PROBLEM DESCRIPTION :: Repeat the listing below word for word, stopping after the line that contains "---------- Front bracket".

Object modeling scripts

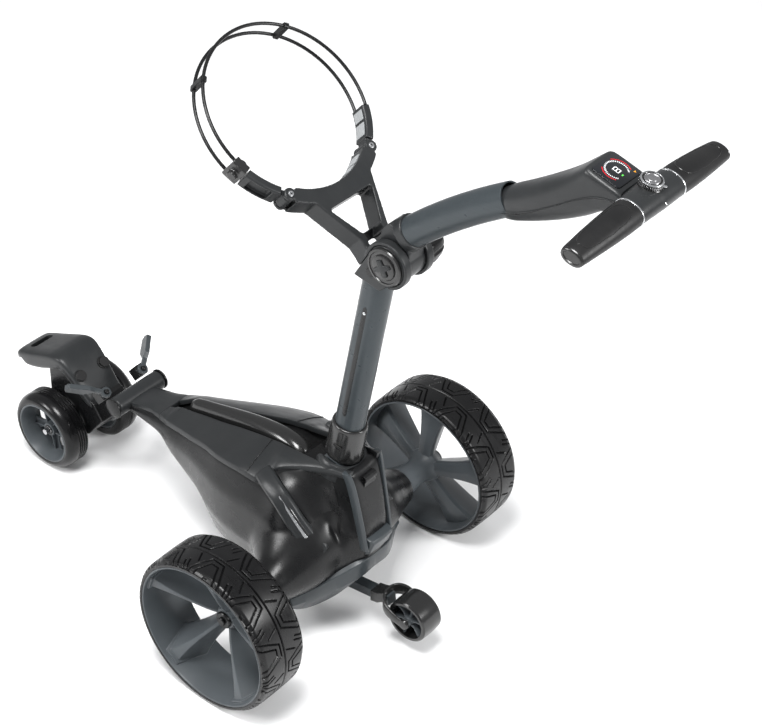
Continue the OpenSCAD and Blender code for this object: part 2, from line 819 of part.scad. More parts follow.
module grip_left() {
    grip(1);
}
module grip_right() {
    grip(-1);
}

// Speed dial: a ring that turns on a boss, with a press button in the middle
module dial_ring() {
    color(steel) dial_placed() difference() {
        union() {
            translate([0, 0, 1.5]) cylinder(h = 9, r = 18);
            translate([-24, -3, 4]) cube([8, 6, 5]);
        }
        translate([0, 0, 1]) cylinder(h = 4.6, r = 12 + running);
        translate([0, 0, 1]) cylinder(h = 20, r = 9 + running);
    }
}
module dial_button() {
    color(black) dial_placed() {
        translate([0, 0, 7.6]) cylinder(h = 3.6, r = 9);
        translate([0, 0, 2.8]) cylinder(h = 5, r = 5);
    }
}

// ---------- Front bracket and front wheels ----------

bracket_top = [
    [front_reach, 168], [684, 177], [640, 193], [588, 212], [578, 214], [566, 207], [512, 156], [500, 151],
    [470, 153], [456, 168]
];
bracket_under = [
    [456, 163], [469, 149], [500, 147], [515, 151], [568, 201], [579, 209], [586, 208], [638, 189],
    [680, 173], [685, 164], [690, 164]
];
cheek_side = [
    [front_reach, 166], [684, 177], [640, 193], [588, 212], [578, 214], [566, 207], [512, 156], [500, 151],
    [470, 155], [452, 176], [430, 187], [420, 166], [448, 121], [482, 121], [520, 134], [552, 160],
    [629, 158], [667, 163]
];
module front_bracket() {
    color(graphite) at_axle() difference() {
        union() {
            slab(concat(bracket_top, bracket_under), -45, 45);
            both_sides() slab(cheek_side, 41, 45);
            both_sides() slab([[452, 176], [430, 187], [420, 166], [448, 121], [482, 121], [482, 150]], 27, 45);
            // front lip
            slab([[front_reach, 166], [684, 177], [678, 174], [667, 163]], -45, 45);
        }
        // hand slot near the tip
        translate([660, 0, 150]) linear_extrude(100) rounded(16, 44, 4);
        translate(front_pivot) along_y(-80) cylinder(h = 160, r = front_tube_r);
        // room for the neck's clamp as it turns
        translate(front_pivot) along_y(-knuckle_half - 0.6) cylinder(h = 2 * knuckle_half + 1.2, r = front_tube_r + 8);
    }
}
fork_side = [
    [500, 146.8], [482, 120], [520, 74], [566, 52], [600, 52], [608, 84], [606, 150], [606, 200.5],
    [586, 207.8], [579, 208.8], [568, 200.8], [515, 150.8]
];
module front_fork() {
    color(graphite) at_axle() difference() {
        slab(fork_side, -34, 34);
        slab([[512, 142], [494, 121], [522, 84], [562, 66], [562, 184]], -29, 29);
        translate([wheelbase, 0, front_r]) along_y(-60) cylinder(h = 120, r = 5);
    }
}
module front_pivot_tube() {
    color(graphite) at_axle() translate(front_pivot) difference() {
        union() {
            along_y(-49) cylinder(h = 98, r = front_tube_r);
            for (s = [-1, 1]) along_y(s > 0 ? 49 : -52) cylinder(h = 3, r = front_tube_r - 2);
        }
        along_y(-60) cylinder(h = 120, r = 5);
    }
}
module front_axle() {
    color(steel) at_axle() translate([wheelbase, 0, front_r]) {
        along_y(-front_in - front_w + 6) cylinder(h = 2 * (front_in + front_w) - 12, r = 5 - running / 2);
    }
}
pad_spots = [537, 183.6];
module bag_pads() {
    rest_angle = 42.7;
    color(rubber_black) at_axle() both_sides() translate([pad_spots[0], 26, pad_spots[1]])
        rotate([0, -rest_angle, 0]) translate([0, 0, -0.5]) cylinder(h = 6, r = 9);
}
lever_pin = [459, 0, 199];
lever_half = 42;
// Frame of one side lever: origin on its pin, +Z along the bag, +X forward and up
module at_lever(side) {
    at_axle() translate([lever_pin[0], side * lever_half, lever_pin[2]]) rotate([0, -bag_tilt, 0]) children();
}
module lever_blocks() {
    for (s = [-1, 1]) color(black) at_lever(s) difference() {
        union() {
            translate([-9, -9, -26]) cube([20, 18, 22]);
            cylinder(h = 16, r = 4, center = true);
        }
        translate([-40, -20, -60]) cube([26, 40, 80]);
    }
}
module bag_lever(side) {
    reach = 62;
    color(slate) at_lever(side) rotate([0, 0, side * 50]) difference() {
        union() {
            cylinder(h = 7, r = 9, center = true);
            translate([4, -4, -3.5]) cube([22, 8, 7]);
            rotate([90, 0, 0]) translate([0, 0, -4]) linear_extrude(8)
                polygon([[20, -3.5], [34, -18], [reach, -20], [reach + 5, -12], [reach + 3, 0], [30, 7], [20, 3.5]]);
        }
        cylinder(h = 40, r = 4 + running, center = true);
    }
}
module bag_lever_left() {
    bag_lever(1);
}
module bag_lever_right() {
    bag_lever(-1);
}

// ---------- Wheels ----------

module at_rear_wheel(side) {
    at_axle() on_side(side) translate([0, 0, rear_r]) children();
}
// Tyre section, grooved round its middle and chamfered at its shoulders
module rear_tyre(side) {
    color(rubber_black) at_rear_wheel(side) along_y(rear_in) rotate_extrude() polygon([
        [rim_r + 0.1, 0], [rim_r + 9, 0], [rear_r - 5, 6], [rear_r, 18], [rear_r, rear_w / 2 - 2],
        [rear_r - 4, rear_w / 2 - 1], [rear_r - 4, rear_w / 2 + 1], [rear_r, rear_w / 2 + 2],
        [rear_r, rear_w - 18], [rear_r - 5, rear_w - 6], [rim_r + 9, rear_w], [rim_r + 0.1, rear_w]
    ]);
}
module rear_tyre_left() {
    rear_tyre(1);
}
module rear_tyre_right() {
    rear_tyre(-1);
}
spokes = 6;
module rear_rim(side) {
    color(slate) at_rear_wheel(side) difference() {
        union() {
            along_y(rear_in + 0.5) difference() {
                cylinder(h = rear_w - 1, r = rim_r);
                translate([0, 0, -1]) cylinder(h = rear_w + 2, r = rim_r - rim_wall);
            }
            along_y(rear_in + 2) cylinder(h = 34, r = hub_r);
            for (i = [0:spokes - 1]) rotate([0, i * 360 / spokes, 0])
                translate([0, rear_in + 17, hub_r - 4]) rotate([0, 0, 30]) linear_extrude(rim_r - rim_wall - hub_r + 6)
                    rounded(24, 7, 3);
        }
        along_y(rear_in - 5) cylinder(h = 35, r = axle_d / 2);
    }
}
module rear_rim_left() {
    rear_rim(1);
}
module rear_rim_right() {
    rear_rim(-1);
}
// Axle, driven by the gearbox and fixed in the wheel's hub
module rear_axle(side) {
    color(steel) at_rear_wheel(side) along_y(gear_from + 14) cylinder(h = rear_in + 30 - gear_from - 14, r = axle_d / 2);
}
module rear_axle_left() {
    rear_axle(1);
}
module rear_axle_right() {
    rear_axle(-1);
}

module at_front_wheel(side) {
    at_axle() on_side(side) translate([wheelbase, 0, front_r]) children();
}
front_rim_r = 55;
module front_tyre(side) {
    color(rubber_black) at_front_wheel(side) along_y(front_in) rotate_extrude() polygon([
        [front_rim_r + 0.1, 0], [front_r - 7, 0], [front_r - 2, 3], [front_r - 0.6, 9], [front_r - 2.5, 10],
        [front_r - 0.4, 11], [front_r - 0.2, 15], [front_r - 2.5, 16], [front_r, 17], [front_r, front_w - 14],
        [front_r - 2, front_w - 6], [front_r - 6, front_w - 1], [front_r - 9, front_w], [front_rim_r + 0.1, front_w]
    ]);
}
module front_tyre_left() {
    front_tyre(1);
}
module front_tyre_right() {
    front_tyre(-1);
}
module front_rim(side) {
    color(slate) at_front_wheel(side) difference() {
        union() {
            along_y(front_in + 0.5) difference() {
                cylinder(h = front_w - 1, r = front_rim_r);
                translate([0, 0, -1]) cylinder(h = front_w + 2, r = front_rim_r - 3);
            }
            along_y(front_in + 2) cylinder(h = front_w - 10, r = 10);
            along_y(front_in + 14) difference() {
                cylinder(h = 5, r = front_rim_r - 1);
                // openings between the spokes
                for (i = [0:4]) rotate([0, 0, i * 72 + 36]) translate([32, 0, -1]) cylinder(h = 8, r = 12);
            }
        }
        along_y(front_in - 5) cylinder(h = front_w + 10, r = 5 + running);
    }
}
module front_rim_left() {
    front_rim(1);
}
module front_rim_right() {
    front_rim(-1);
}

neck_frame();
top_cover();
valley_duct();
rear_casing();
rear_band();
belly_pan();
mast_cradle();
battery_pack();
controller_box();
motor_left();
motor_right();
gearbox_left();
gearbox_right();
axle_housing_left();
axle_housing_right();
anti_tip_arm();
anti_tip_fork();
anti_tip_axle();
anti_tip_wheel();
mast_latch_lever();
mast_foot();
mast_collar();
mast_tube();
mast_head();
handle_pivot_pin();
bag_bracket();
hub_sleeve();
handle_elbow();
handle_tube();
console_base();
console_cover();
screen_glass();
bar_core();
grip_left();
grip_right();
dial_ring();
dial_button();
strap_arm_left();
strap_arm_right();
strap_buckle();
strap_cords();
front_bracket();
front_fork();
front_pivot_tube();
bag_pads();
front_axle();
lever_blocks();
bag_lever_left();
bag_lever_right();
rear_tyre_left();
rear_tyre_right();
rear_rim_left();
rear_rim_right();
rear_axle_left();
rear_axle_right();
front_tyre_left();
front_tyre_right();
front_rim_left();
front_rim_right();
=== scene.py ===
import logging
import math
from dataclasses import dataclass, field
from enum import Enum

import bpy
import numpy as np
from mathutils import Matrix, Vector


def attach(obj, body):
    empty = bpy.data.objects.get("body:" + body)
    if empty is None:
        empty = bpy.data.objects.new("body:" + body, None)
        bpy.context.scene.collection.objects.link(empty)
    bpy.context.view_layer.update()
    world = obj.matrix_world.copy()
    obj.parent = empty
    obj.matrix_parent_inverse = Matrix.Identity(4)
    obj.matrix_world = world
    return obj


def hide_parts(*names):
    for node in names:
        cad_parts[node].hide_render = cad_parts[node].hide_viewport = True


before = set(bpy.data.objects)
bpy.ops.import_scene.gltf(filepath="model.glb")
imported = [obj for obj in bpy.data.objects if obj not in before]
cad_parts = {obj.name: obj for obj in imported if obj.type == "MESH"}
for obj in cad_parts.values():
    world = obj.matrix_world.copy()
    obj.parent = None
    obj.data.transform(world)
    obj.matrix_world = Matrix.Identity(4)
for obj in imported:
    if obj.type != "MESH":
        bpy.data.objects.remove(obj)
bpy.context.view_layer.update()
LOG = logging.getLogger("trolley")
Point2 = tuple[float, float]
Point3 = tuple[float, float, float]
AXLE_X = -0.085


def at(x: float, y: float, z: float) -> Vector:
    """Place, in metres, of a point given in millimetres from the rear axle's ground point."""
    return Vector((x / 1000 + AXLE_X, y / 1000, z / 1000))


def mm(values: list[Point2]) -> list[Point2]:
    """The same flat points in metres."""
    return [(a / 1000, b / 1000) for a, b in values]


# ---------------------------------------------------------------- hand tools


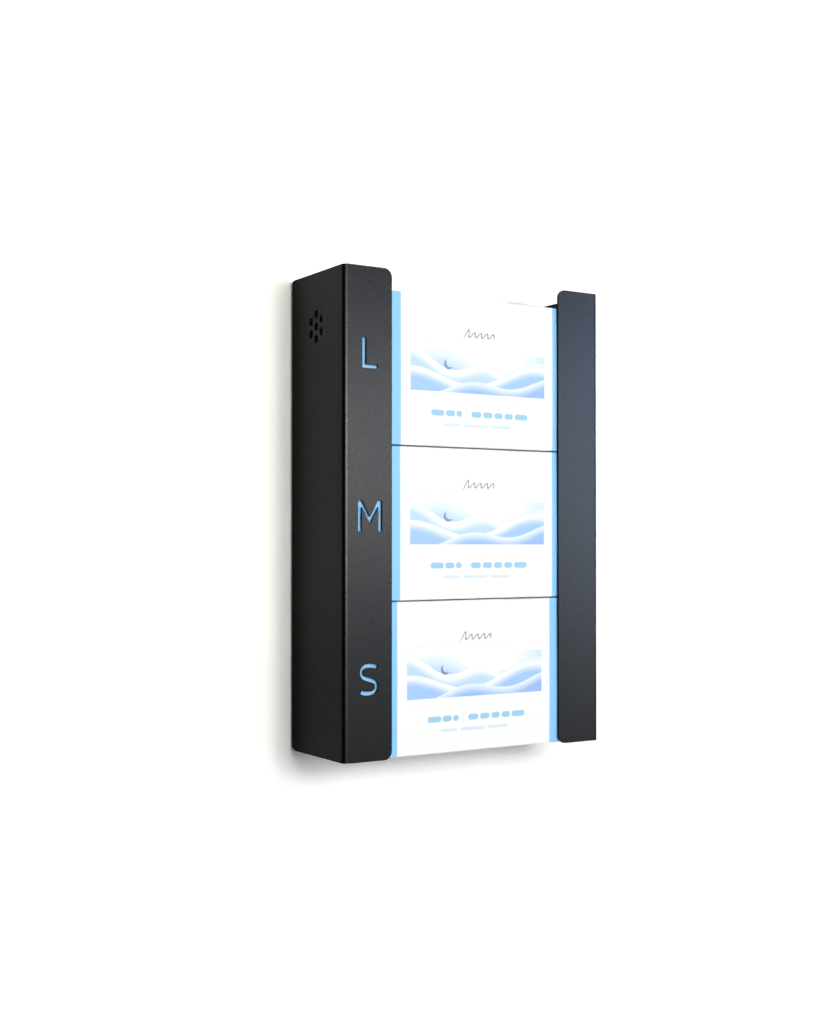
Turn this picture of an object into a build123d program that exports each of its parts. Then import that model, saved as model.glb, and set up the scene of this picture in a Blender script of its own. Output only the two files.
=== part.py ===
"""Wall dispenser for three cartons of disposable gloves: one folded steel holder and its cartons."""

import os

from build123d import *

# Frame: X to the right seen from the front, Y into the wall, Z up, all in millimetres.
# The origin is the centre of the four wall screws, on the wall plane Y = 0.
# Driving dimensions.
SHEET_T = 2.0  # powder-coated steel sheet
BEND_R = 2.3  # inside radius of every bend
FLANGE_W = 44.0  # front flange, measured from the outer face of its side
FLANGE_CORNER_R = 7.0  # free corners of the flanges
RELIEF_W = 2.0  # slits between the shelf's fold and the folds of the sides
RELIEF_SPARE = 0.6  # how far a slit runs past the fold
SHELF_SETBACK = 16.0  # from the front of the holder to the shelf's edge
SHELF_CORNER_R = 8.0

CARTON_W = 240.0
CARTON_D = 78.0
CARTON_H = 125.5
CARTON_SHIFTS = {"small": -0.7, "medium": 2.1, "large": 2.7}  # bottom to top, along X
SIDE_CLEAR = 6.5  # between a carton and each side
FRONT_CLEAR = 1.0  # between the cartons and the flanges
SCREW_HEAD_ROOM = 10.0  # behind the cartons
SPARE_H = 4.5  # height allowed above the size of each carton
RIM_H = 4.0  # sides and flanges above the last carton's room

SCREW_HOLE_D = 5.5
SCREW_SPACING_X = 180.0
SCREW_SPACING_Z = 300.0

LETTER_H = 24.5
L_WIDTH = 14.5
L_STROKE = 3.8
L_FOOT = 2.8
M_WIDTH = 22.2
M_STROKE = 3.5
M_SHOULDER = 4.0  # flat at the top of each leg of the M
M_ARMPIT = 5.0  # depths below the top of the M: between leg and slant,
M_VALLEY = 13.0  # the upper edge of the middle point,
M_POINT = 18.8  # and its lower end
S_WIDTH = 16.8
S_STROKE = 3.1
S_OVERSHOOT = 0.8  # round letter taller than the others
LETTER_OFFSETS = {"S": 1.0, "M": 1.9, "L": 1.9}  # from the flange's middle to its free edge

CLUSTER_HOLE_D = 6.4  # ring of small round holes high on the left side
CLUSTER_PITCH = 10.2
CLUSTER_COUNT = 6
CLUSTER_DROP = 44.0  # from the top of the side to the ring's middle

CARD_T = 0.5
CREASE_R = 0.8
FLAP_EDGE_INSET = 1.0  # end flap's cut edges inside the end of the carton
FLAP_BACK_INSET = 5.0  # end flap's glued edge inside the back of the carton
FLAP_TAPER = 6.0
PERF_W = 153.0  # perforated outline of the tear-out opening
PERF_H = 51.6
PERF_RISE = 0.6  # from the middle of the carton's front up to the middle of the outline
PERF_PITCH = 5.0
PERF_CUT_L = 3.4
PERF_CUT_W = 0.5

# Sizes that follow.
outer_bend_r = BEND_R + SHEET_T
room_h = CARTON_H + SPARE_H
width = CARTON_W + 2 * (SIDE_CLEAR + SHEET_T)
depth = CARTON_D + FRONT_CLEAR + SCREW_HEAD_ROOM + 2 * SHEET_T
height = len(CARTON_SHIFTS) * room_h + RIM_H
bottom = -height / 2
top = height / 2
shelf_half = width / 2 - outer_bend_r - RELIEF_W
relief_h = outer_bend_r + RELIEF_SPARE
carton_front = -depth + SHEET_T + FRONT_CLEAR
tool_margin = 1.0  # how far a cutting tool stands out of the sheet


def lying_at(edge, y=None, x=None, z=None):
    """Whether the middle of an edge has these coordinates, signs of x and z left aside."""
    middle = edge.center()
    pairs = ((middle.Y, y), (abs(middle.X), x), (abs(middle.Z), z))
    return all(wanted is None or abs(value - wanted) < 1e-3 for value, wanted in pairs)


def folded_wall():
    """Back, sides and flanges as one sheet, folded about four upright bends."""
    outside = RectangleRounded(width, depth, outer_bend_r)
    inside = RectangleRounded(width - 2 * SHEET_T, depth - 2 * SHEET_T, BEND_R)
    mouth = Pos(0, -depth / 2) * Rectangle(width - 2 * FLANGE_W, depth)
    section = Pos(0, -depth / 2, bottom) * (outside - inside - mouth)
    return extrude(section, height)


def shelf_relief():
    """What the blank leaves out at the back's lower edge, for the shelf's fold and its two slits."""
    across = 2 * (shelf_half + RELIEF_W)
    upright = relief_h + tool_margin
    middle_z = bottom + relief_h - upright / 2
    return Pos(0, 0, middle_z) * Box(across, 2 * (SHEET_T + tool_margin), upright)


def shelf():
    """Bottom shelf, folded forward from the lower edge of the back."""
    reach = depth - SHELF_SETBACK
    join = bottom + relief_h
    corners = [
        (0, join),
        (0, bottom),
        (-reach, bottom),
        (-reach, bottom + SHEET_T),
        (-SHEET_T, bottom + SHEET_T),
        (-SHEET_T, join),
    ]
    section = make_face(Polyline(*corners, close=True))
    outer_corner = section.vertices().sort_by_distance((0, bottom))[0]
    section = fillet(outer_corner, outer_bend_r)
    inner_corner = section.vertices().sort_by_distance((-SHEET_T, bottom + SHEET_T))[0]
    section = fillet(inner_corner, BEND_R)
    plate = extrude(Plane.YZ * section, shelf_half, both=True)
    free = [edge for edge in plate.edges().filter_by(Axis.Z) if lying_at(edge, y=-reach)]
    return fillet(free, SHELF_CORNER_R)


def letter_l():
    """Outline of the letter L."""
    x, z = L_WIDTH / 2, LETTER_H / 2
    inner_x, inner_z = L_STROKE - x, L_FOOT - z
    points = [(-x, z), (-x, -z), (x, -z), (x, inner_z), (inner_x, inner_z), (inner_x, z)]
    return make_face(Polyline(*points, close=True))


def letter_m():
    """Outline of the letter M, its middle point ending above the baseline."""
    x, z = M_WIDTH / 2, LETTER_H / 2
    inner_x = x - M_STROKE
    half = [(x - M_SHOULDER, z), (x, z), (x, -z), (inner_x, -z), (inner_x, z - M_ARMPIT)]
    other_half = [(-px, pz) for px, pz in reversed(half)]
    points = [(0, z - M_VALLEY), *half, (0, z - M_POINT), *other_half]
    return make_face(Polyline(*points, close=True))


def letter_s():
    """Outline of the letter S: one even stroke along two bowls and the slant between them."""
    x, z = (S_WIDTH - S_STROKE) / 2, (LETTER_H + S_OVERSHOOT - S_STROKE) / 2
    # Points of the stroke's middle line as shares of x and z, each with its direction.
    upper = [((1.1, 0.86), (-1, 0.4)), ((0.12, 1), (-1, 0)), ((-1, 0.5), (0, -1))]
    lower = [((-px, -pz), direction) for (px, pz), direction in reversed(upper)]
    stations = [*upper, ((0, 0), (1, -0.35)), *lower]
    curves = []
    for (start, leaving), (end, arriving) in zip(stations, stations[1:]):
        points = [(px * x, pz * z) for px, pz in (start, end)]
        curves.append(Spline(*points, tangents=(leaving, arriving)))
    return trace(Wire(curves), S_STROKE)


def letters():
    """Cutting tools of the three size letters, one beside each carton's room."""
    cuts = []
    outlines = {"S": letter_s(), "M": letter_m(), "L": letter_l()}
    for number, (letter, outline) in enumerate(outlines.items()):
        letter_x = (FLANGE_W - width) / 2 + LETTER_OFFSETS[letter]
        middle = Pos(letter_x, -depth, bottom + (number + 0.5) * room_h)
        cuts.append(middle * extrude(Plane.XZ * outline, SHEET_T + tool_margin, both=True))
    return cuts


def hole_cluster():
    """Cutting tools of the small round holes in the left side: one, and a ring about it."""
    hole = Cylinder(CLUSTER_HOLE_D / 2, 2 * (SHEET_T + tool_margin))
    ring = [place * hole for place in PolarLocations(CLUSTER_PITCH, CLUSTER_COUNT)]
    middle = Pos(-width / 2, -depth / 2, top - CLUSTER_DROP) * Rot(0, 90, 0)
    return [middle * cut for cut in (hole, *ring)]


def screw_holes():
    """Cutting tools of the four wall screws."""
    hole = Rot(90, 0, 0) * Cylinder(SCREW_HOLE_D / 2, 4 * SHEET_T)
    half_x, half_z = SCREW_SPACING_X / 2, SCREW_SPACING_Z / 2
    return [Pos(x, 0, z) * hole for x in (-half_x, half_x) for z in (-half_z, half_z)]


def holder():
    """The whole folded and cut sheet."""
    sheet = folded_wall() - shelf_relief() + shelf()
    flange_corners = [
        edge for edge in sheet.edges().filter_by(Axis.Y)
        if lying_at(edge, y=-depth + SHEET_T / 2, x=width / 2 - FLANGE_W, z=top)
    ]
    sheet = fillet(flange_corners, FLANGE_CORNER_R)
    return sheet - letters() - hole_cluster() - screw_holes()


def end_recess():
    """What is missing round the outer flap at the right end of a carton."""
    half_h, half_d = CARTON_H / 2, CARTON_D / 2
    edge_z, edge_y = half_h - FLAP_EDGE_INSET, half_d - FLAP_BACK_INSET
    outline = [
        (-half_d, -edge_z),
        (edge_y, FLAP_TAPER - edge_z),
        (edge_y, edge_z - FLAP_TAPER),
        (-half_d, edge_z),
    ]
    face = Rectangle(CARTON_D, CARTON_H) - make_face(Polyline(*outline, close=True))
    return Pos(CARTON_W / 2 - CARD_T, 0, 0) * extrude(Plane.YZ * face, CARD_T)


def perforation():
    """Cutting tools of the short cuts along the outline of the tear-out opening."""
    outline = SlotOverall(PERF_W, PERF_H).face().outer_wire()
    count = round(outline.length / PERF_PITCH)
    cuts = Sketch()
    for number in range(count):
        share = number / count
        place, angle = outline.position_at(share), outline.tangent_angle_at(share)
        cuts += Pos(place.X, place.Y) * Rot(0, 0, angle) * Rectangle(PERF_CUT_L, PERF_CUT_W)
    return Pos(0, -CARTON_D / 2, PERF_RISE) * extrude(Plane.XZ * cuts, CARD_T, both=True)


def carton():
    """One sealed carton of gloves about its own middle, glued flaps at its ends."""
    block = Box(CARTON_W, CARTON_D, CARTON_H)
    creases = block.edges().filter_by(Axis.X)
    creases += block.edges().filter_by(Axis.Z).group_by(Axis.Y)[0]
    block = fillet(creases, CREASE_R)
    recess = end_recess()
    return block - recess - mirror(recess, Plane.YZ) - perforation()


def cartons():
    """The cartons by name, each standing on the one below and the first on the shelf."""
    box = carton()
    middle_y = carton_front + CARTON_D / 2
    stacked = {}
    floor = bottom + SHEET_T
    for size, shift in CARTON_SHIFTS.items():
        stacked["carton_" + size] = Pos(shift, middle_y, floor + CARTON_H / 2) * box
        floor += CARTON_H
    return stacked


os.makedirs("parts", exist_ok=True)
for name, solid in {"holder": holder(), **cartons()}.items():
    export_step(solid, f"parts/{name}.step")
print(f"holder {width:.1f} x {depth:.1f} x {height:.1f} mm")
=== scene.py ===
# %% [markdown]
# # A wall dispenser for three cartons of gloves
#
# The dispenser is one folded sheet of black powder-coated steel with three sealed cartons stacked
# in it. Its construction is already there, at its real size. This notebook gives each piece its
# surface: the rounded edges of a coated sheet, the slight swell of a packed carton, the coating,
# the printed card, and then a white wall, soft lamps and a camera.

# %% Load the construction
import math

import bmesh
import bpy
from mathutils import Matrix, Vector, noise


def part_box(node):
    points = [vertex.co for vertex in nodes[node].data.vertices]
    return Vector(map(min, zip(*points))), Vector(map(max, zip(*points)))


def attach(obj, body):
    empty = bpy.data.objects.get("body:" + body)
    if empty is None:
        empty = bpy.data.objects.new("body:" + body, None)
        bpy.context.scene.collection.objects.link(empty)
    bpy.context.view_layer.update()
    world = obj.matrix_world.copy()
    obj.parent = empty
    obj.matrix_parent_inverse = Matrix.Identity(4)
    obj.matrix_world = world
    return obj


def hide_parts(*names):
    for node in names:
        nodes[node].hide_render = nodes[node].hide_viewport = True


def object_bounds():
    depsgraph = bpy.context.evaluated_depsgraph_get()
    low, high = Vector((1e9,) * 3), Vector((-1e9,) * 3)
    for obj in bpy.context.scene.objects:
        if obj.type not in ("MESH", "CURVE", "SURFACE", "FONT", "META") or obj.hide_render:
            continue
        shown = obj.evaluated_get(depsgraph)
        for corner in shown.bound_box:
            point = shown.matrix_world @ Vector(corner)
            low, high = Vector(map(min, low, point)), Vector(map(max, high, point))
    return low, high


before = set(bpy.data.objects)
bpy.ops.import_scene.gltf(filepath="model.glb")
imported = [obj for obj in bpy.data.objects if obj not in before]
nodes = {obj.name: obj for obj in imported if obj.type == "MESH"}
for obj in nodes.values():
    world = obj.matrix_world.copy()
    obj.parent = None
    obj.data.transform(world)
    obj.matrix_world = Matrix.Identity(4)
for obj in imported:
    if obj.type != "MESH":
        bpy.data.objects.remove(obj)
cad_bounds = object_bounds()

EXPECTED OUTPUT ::
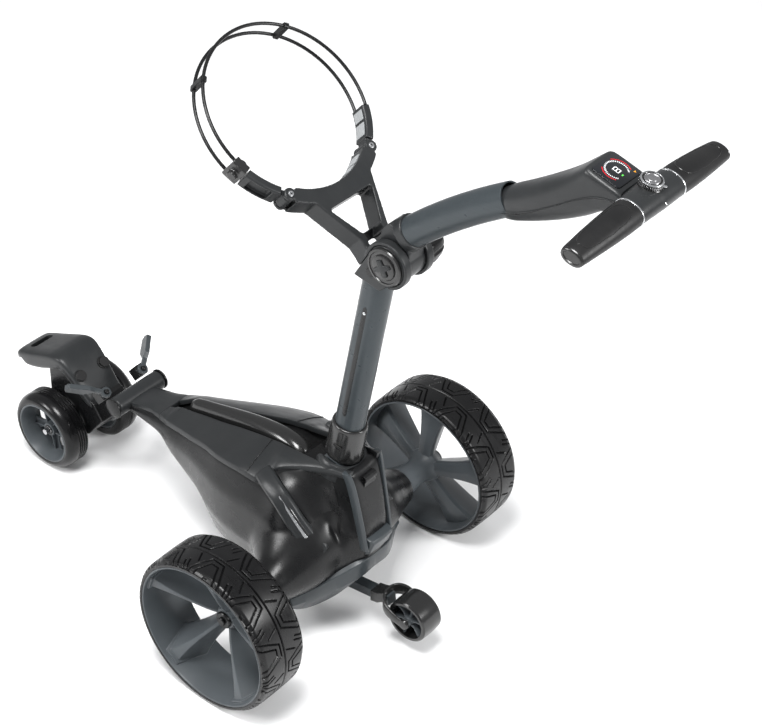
Continue the OpenSCAD and Blender code for this object: part 2, from line 819 of part.scad. More parts follow.
module grip_left() {
    grip(1);
}
module grip_right() {
    grip(-1);
}

// Speed dial: a ring that turns on a boss, with a press button in the middle
module dial_ring() {
    color(steel) dial_placed() difference() {
        union() {
            translate([0, 0, 1.5]) cylinder(h = 9, r = 18);
            translate([-24, -3, 4]) cube([8, 6, 5]);
        }
        translate([0, 0, 1]) cylinder(h = 4.6, r = 12 + running);
        translate([0, 0, 1]) cylinder(h = 20, r = 9 + running);
    }
}
module dial_button() {
    color(black) dial_placed() {
        translate([0, 0, 7.6]) cylinder(h = 3.6, r = 9);
        translate([0, 0, 2.8]) cylinder(h = 5, r = 5);
    }
}

// ---------- Front bracket and front wheels ----------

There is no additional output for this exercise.